“The tone and tendency of liberalism . . . is to attack the institutions of the country under the name of reform and to make war on the manners and customs of the people under the pretext of progress.”
—Benjamin Disraeli

Although Paul Gottfried begins his most recent book with what appears to be merely a cliche of modern conservative thought—that “Liberalism has . . . lost any meaningful connection to what it once signified,” that the word no longer refers to the defense of decentralized power, a restricted state, and a strong and independent moral order and has come to mean the defense of exactly the antithesis of historic liberalism —he succeeds in elaborating the cliche into an incisive and at times brilliant, if occasionally flawed, interpretation of the “managerial state” that parades under the mande of liberalism.

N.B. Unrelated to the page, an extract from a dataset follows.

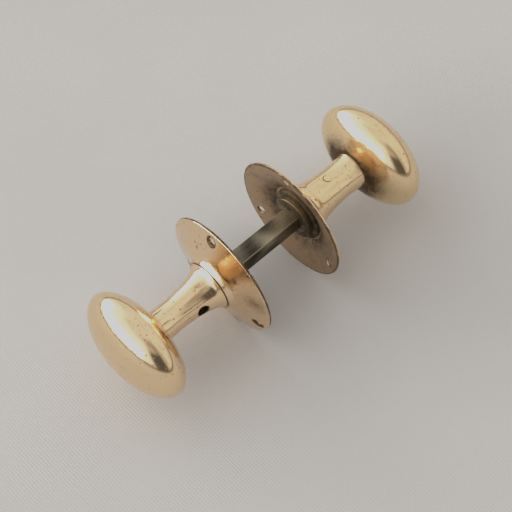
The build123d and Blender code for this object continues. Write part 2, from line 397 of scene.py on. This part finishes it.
# ---------------------------------------------------------------- materials
class Nodes:
    """A short way to add and join shader nodes."""

    def __init__(self, tree):
        self.tree = tree

    def add(self, kind, inputs=(), **settings):
        """A node with its inputs set to values or joined to sockets, and its properties set."""
        node = self.tree.nodes.new(kind)
        for key, value in settings.items():
            setattr(node, key, value)
        for key, value in dict(inputs).items():
            socket = node.inputs[key]
            if isinstance(value, bpy.types.NodeSocket):
                self.tree.links.new(value, socket)
            else:
                socket.default_value = value
        return node

    def math(self, operation, *values):
        """One Math node's result."""
        return self.add("ShaderNodeMath", enumerate(values), operation=operation).outputs[0]

    def ramp(self, value, low, high, start=0.0, end=1.0):
        """value from low to high becomes start to end, smoothly."""
        inputs = {"Value": value, "From Min": low, "From Max": high, "To Min": start, "To Max": end}
        return self.add("ShaderNodeMapRange", inputs, interpolation_type="SMOOTHSTEP").outputs["Result"]

    def band(self, value, low, high, soft):
        """1 where value is between low and high, 0 outside, with soft edges."""
        rising = self.ramp(value, low - soft, low + soft)
        falling = self.ramp(value, high - soft, high + soft, 1.0, 0.0)
        return self.math("MULTIPLY", rising, falling)

    def noise(self, vector, scale, detail=2.0, roughness=0.5, distortion=0.0):
        """Cloudy noise, about 0.5."""
        inputs = {
            "Vector": vector,
            "Scale": scale,
            "Detail": detail,
            "Roughness": roughness,
            "Distortion": distortion,
        }
        return self.add("ShaderNodeTexNoise", inputs).outputs[0]

    def mix(self, amount, first, second):
        """Mix two colours."""
        node = self.add("ShaderNodeMix", data_type="RGBA")
        for socket, value in ((node.inputs[0], amount), (node.inputs[6], first), (node.inputs[7], second)):
            if isinstance(value, bpy.types.NodeSocket):
                self.tree.links.new(value, socket)
            else:
                socket.default_value = value if isinstance(value, (int, float)) else (*value, 1.0)
        return node.outputs[2]

    def stretched(self, vector, scale, turn):
        """The vector turned and scaled along its axes."""
        return self.add("ShaderNodeMapping", {"Vector": vector, "Rotation": turn, "Scale": scale}).outputs[0]

    def bump(self, height, distance, strength=1.0, normal=None):
        """A normal bent by height times distance, on top of another normal."""
        inputs = {"Height": height, "Distance": distance, "Strength": strength}
        if normal is not None:
            inputs["Normal"] = normal
        return self.add("ShaderNodeBump", inputs).outputs[0]


def new_material(name):
    """An empty node material and the way to add its nodes."""
    material = bpy.data.materials.new(name)
    material.use_nodes = True
    material.node_tree.nodes.clear()
    return material, Nodes(material.node_tree)


def shader(n, colour, roughness, normal, metallic, tint=(1.0, 1.0, 1.0)):
    """One Principled surface. tint is the colour of a metal seen edge on."""
    surface = n.add(
        "ShaderNodeBsdfPrincipled",
        {
            "Base Color": colour,
            "Roughness": roughness,
            "Normal": normal,
            "Metallic": metallic,
            "Specular Tint": (*tint, 1.0),
        },
    )
    n.add("ShaderNodeOutputMaterial", {"Surface": surface.outputs[0]})


def scratches(n, where, turns, fineness):
    """Fine straight scratches in a few directions, 0 to 1."""
    total = None
    for turn in turns:
        line = n.noise(n.stretched(where, (fineness / 45, fineness, fineness), turn), 1.0, 1.0)
        mask = n.band(line, 0.497, 0.503, 0.004)
        total = mask if total is None else n.math("MAXIMUM", total, mask)
    return total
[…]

The concept of the “managerial state,” first used by James Burnham and reformulated by myself largely in articles and columns in Chronicles, is more than a synonym for what conservatives and classical liberals usually call “big government.” As Gottfried explains, 19th century reformers in Prussia and France introduced an enlarged scale of government by sponsoring public education, but “the justifications were both practical and non-egalitarian,” the purpose being to increase the literacy of workers and to strengthen national unity. By contrast, public education in the managerial state aims explicitly at “changing social structure and social attitudes.” The managerial state, in Gottfried’s usage, has an explicit mission—reconstructing society—that was (so he claims) foreign to classical liberalism.

In Burnham’s original usage, however, and in the reformulated usage that I have developed, the state (as well as the culture and the economy) is an instrument of a managerial class, a class characterized by its acquired mastery of the technical and managerial skills that enable modern society- to function. Such skills include not only scientific and engineering but economic, legalistic, administrative, communicative (public relations), and psycho-social techniques that have become essential for the operation of large-scale organizations, whether the organizations in question are formally political (the state and its units), economic (the mass corporations), or cultural (the media, foundations, and educational institutions). While the managerial state and the other components of the regime are indeed driven by a need to reconstruct society, this need arises only secondarily from the ideological persuasions of the managerial class and primarily from its structural interests: In order to enhance the rewards of its technical skills, it must extend their application to an increasing range of governmental, economic, social, and cultural functions, and the extension of technical skills to new functions and institutions brings the managerial class into conflict with older classes that lack its skills and interests.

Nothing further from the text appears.